==== Data provided ====

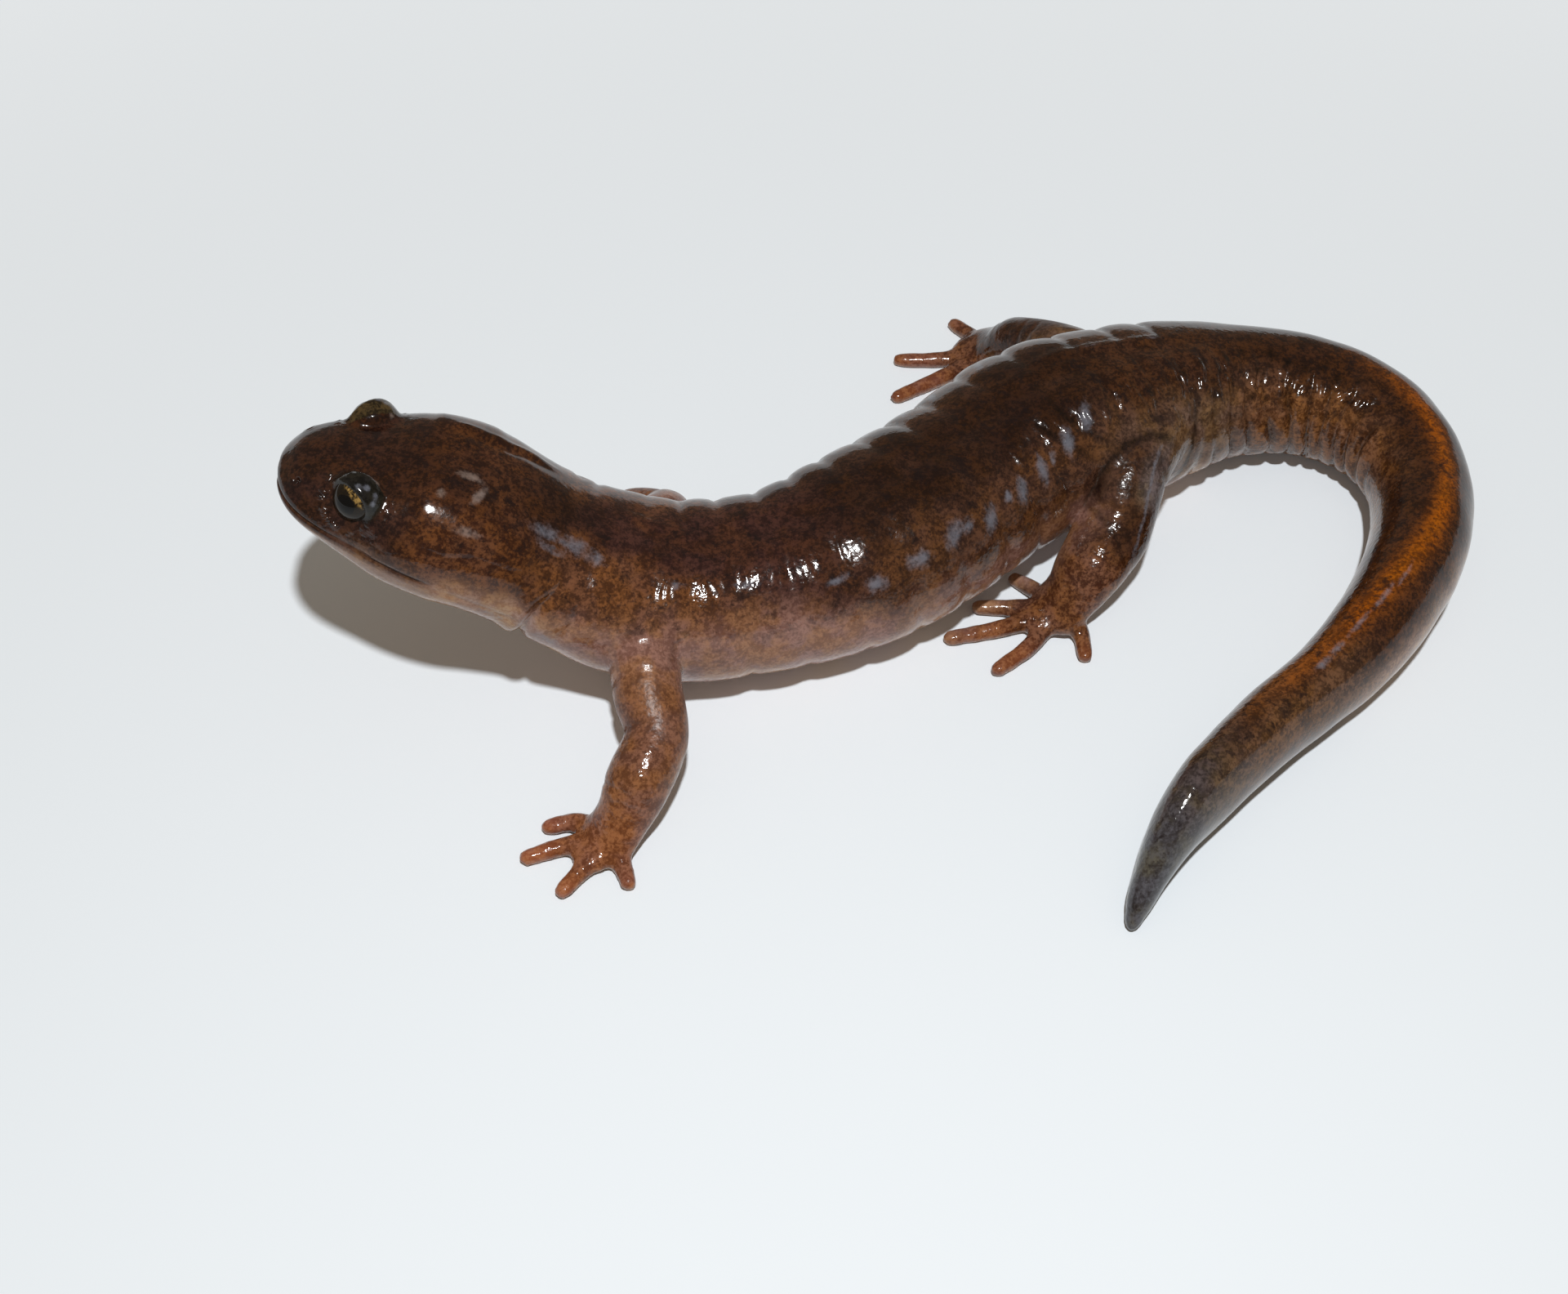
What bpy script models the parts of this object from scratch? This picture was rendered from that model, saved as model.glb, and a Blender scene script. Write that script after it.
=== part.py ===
# Tago salamander, a still model at life size.
# Shapes are worked out in millimetres and turned into metres when a node is finished.
import math

import bmesh
import bpy
import numpy as np
from mathutils import Matrix, Vector

MM = 0.001
GAP = 0.3                 # clearance between nodes that touch
FLOOR_SIZE = 200.0
FLOOR_DEPTH = 10.0
SINK = 0.15               # how far belly and soles reach below the floor plane before the flats are cut

SNOUT_X = -36.4           # plan position of the snout tip
SNOUT_Y = -3.75
PLACE_X = -0.15           # moves the finished model so that its bounding box is centred on the origin
PLACE_Y = -0.38
SPINE_STEP = 0.25
REST_FROM = 40.0          # behind this distance the underside rests on the floor everywhere
STEEPEST = 0.2            # lower limit that keeps the square root of the spine's level share real

# The course of the spine: distance from the snout, heading towards the tail in degrees (0 is +X),
# height of the axis (None where the underside rests on the floor) and roll of the section in degrees.
COURSE = (
    (0.0, -2.0, 15.8, 3.5),
    (6.0, -2.0, 13.8, 3.5),
    (12.0, -5.0, 11.7, 3.0),
    (17.0, -3.0, 8.8, 1.5),
    (23.0, 3.5, 5.9, 0.0),
    (30.0, 15.2, 5.1, 0.0),
    (38.0, 33.7, None, 0.0),
    (46.0, 42.5, None, 0.0),
    (54.0, 26.5, None, 0.0),
    (61.0, 25.0, None, 0.0),
    (67.5, 4.7, None, 0.0),
    (74.5, -33.0, None, 0.0),
    (81.5, -84.5, None, 0.0),
    (88.0, -112.0, None, 0.0),
    (95.0, -127.0, None, 0.0),
    (102.0, -139.0, None, 0.0),
    (108.0, -136.0, None, 0.0),
    (114.0, -129.0, None, 0.0),
    (121.8, -110.0, None, 0.0),
)

# The sections along the spine: distance, half width, height above and depth below the axis, and the
# powers that square the outline above and below (1 is an ellipse, less is fuller).
SHAPE = (
    (0.0, 0.0, 0.4, -0.4, 1.0, 0.85),
    (0.4, 1.8, 1.15, 0.75, 1.0, 0.85),
    (1.0, 2.75, 1.8, 1.2, 1.0, 0.85),
    (2.0, 3.6, 2.37, 1.75, 1.0, 0.85),
    (3.0, 4.12, 2.73, 2.15, 1.0, 0.85),
    (4.4, 4.7, 3.08, 2.8, 0.98, 0.85),
    (6.0, 5.3, 3.5, 3.4, 0.93, 0.85),
    (8.0, 5.9, 3.97, 3.8, 0.9, 0.86),
    (10.0, 6.1, 4.1, 4.0, 0.9, 0.88),
    (12.0, 5.95, 4.0, 4.1, 0.92, 0.9),
    (14.5, 5.7, 3.95, 4.15, 0.95, 0.93),
    (17.0, 5.7, 4.05, 4.1, 0.96, 0.95),
    (23.0, 6.0, 4.8, 4.8, 0.95, 0.95),
    (30.0, 5.75, 4.95, 4.95, 0.95, 0.95),
    (38.0, 6.35, 5.45, 5.45, 0.95, 0.95),
    (46.0, 6.2, 5.3, 5.3, 0.95, 0.95),
    (54.0, 6.45, 5.55, 5.55, 0.95, 0.95),
    (61.0, 5.55, 5.0, 5.0, 0.97, 0.97),
    (67.5, 4.45, 4.25, 4.25, 1.0, 1.0),
    (74.5, 3.87, 3.94, 3.94, 1.0, 1.0),
    (81.5, 3.25, 3.7, 3.7, 1.0, 1.0),
    (88.0, 3.05, 3.83, 3.83, 1.0, 1.0),
    (95.0, 2.7, 3.7, 3.7, 1.0, 1.0),
    (102.0, 2.2, 3.28, 3.28, 1.0, 1.0),
    (108.0, 2.0, 3.25, 3.25, 1.0, 1.0),
    (114.0, 1.75, 3.15, 3.15, 1.0, 1.0),
    (118.6, 1.25, 2.25, 2.25, 1.0, 1.0),
    (121.8, 0.0, 0.0, 0.0, 1.0, 1.0),
)
TAIL_END = 121.8

# Where the body is parted: name, start, end, points around, spacing of the rings.
LENGTHS = (
    ("neck", 13.4, 20.0, 32, 1.1),
    ("torso_front", 20.0, 35.0, 32, 1.5),
    ("torso_middle", 35.0, 50.0, 32, 1.5),
    ("torso_rear", 50.0, 65.0, 32, 1.5),
    ("tail_base", 65.0, 78.0, 28, 1.3),
    ("tail_middle", 78.0, 93.0, 28, 1.35),
    ("tail_rear", 93.0, 107.0, 24, 1.5),
    ("tail_tip", 107.0, TAIL_END, 24, 1.25),
)
HEAD_END = 13.4
HEAD_AROUND = 40
HEAD_STEP = 0.61
SNOUT_RINGS = (0.12, 0.32)   # close rings that round the tip of the snout
TRUNK_AROUND = 32
TRUNK_STEP = 1.5
FRONT_TRUNK = (17.0, 32.0)   # lengths of the body that cut the roots of the limbs
REAR_TRUNK = (47.0, 71.0)

# Costal grooves on the flanks and the shallow groove along the back.
COSTAL_FIRST = 26.0
COSTAL_LAST = 62.0
COSTAL_PITCH = 3.0
COSTAL_DEPTH = 0.17
COSTAL_HALF_WIDTH = 0.45
BACK_GROOVE_START = 21.0
BACK_GROOVE_END = 66.0
BACK_GROOVE_DEPTH = 0.15
BACK_GROOVE_DEGREES = 9.0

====

* **What you will do**
Please print exactly what appears from the first line of the data through the line with "import math", including both of those lines and nothing past them.

* **Exercise output**
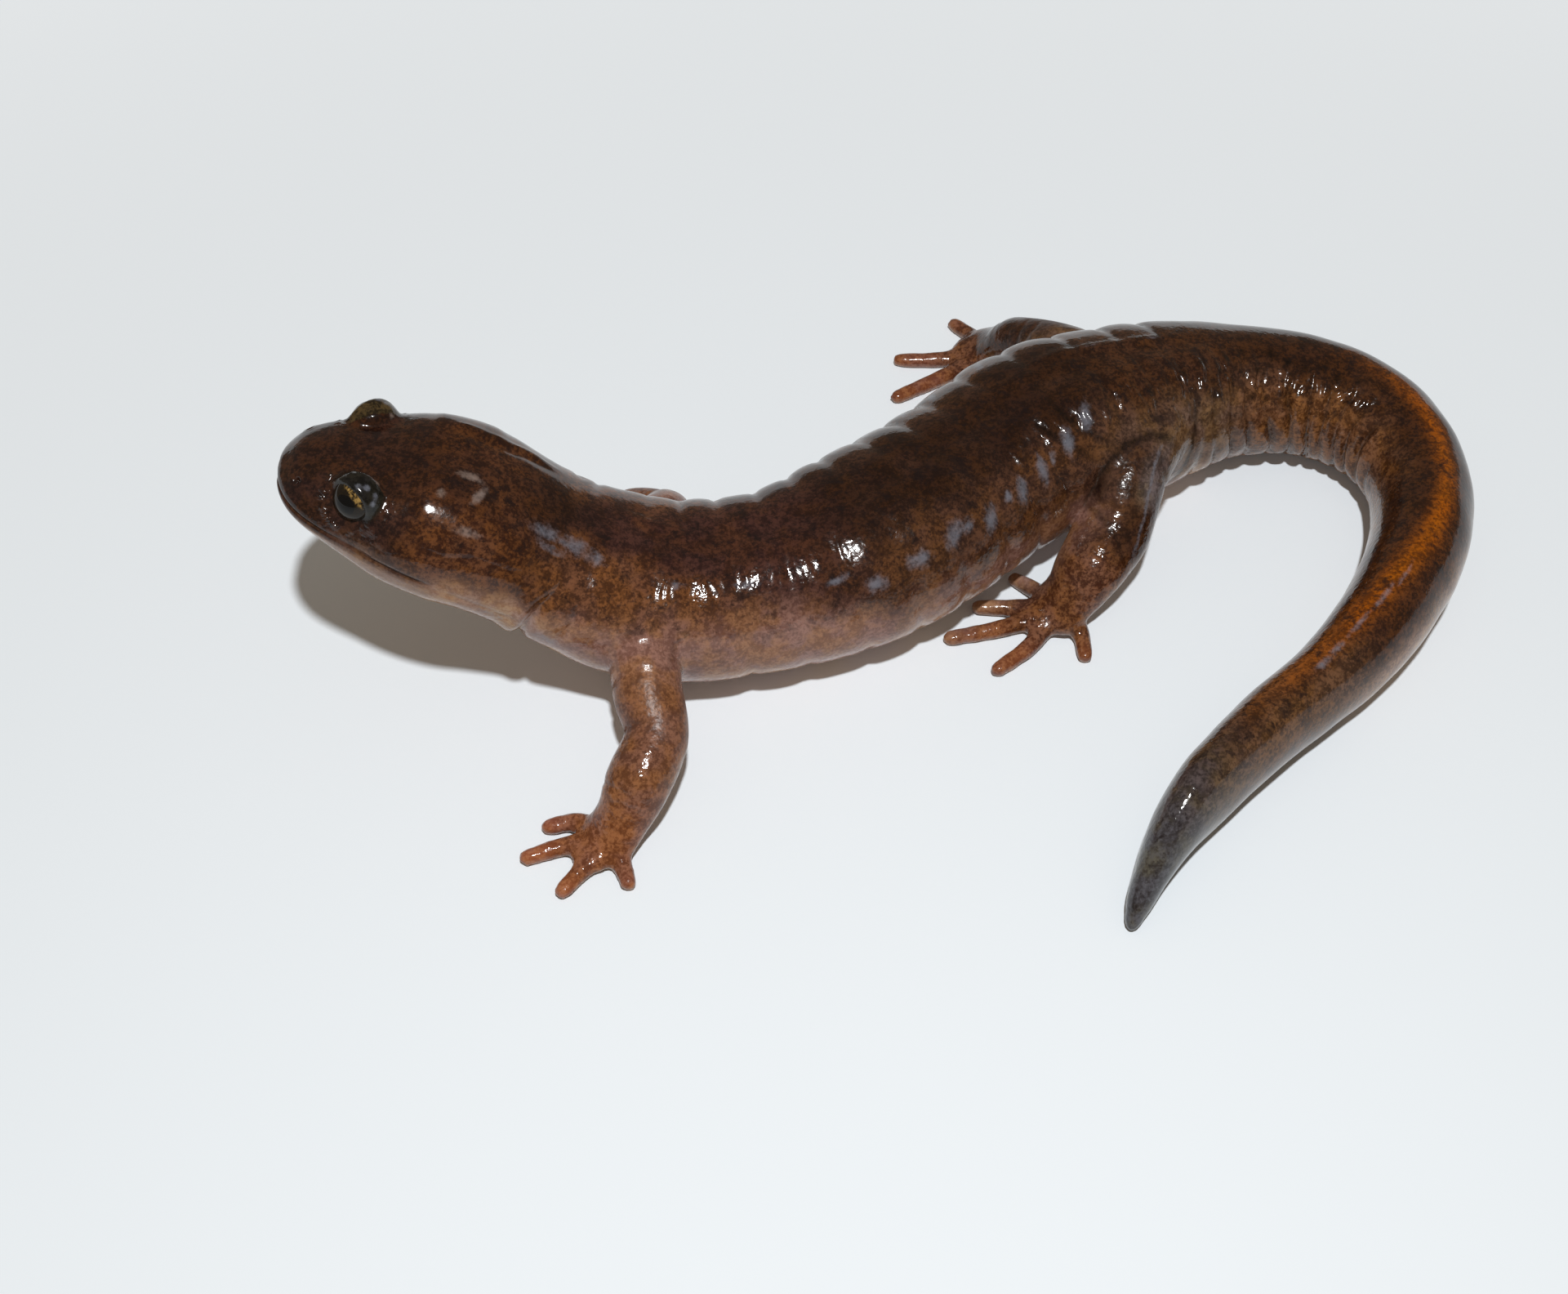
What bpy script models the parts of this object from scratch? This picture was rendered from that model, saved as model.glb, and a Blender scene script. Write that script after it.
=== part.py ===
# Tago salamander, a still model at life size.
# Shapes are worked out in millimetres and turned into metres when a node is finished.
import math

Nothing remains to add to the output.